Participial phrases are used to indicate the state of the main clause or subject. The phrase usually begins with a participle and continues throughout a span of about 3-4 words to describe the noun. If the phrase appears before the main clause (or at the very start of the sentence), use a comma to separate the two. If not, you do not need a comma.
- Joining in on the radio, the guest began her musical performance.
- Taking all the precautions they could, the firefighters entered the building.
- I wished to talk to the lady dancing in red shoes.
What are dangling participles, and how to avoid them?
Dangling participles are descriptive verbs that describe the wrong subject, or are misplaced in their position with regard to the main clause.
There are usually two reasons for this:
- 1) The description comes a long time after the subject has been mentioned:
Example: The staff presented a service to their customer that was sub-par.
Notice here that there is a lot of distance between the subject (service) and the description (sub-par). This makes it seem that the customer was sub-par, instead of the service.
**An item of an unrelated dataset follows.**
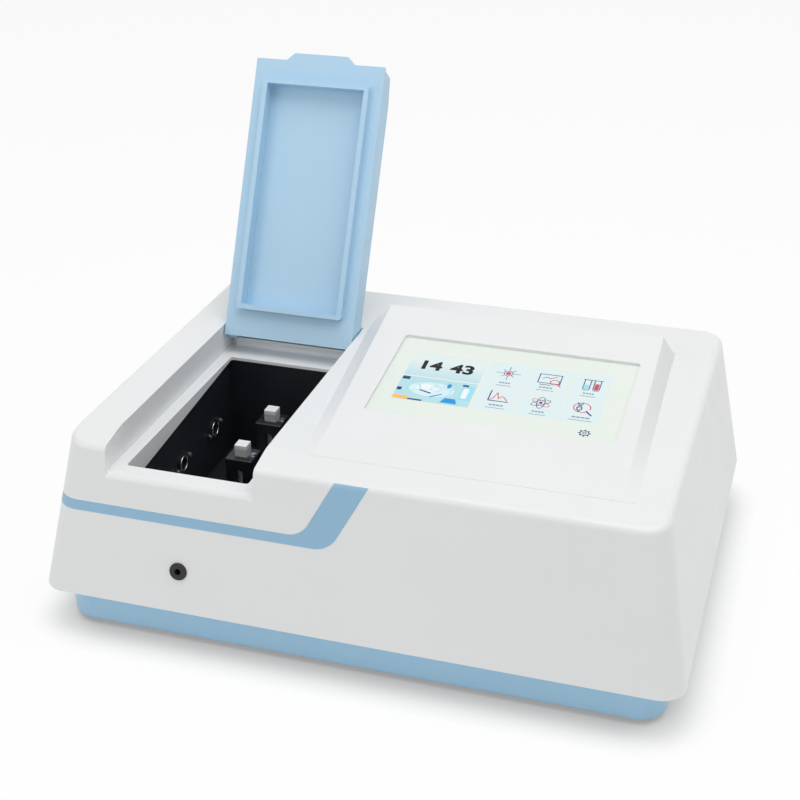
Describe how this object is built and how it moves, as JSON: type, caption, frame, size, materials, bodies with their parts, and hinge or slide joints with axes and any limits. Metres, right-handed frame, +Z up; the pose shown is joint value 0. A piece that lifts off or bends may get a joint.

This mistake is also called a ‘distant modifier’
Correct sentence: The staff presented a service that was sub-par to the customer.
- 2) Missing subject:
Example: Working in the lab, the chemical was spilled.
Here, as there exists a lack of subject, the sentence seems unclear.
Correct sentence: Working in the lab, she spilled the chemical.
Or As she was working in the lab, she spilled the chemical.
You could repeat the subject twice for clarity, and it would not affect the structure of the sentence.
Can participle phrases be present participles?
Yes, for example, “thinking quickly.” This is a participle phrase that is in the present participle verb form.
How are irregular verbs part of the equation?
Irregular verbs form words like “brought” and “rung.” Coming from the words “bring and ring.”